The bounding box loss is divided into two loss functions: the Distribution Focal Loss (DFL) [36] and the CIoU Loss. DFL models the position of the box as a general distribution and optimizes the probability distribution of the left and right positions of the label y using a cross-entropy function, allowing the output distribution of the network to be more centrally focused around the label values:

D F L (S_{i}, S_{i + 1}) = - ((y_{i + 1} - y) \log (S_{i}) + (y - y_{i}) \log (S_{i + 1}))

(2)

The CIoU Loss takes the aspect ratio of the bounding box into account, and its value is calculated as follows:

L_{C I o U} = 1 - I o U + \frac{ρ^{2} (b, b^{g t})}{c^{2}} + α υ

(3)

where b and b^gt denote the centroids of the bounding box and the ground truth box, respectively; ρ denotes the Euclidean distance between the two boxes; c refers to the diagonal distance between the closed regions of the two boxes; α means the weighting coefficients; v refers to the similarity of the aspect ratio (w/h) and is defined as:

v = \frac{4}{π^{2}} {(\arctan \frac{w^{g t}}{h^{g t}} - \arctan \frac{w}{h})}^{2}

(4)

2.2. Fused IPTs-Based Reference Frame Contour Detection (Step Two)

In order to capture the millimeter-wise length, area, and maximum width of cracks a reference is required for scale conversion between image pixels and the millimeter-wise dimensions. The proposed method designs a seal as the reference frame, and its size is previously known to be 25 × 50 mm. In this research, the main application scenario considered is the housing quality inspection, and since most of the houses are buildings with flat facades, the seal was designed as a reference. The seal contains a QR code and the inspector’s contact information, with a blank section to add the inspector’s name. With the seal, crack dimensions can be detected directly by scanning the QR code during an on-site inspection, allowing even non-professional inspectors, such as ordinary residents, to access the information.

The reference contour detection is completed by following procedures: (i) Marking the seal adjacent to the crack to be detected; (ii) Greyscaling the input damage image that contains the complete reference frame to change it from RGB three-channel to single-channel; (iii) Using Gaussian filtering and Canny gradient algorithms to detect the strong and weak edges of the image; (iv) Applying FindContours to extract the reference frame contour, and using the ApproxPolyDP polygonal fitting function to approximate the contour by removing nearby redundant points; (v) Obtaining the pixel-level perimeter and area of the approximated contours, and computing the conversion ratio based on the millimeter-wise dimensions of the seal.

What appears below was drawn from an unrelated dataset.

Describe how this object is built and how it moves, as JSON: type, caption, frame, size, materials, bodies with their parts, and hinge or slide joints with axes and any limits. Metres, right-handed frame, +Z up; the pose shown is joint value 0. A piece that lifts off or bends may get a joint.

2.2.1. Image Greyscaling and Filtering

The input crack image is first resized to 600 × 600 pixels and then greyscaled to simplify the subsequent data processing and reduce the amount of calculation. There are four common methods for image greyscale processing: component method, maximum value method, average method, and weighted average method. In this study, the weighted average method is applied to convert the point pixels with coordinates (x, y) in the original damage image to grey pixels by averaging the weights of the R, G, B:

g r a y (x, y) = 0.299 * r e d (x, y) + 0.587 * g r e e n (x, y) + 0.114 * b l u e (x, y)

(5)

After converting the damage image to a greyscale image, Gaussian filtering [37] is conducted before crack dimensional quantification, as the background may lead to additional noise. The Gaussian filter is a linear filter that is widely used for image noise cancellation, and the larger the value of its standard deviation, the smoother the filtering performance. The developed method uses a (3, 3) Gaussian kernel as a template to scan each pixel in the damage image, and a weighted average is then applied to the whole image. Subsequently, the strong and weak edges of the image are detected by the Canny non-differential edge detection algorithm, and the damage image is scanned by non-maximal suppression to remove the points that do not belong to the edges. If the point belongs to the edge, it is labeled as white; if it does not belong to the edge, it is labeled as black. In the process of generating the binary image boundary, a fuzzy threshold [38] is used to determine whether the point is connected to the real boundary or not, and in this research, the minimum and maximum thresholds are set to 50 and 210, respectively. The peripheral contour of the seal (reference frame) is extracted after the above procedures.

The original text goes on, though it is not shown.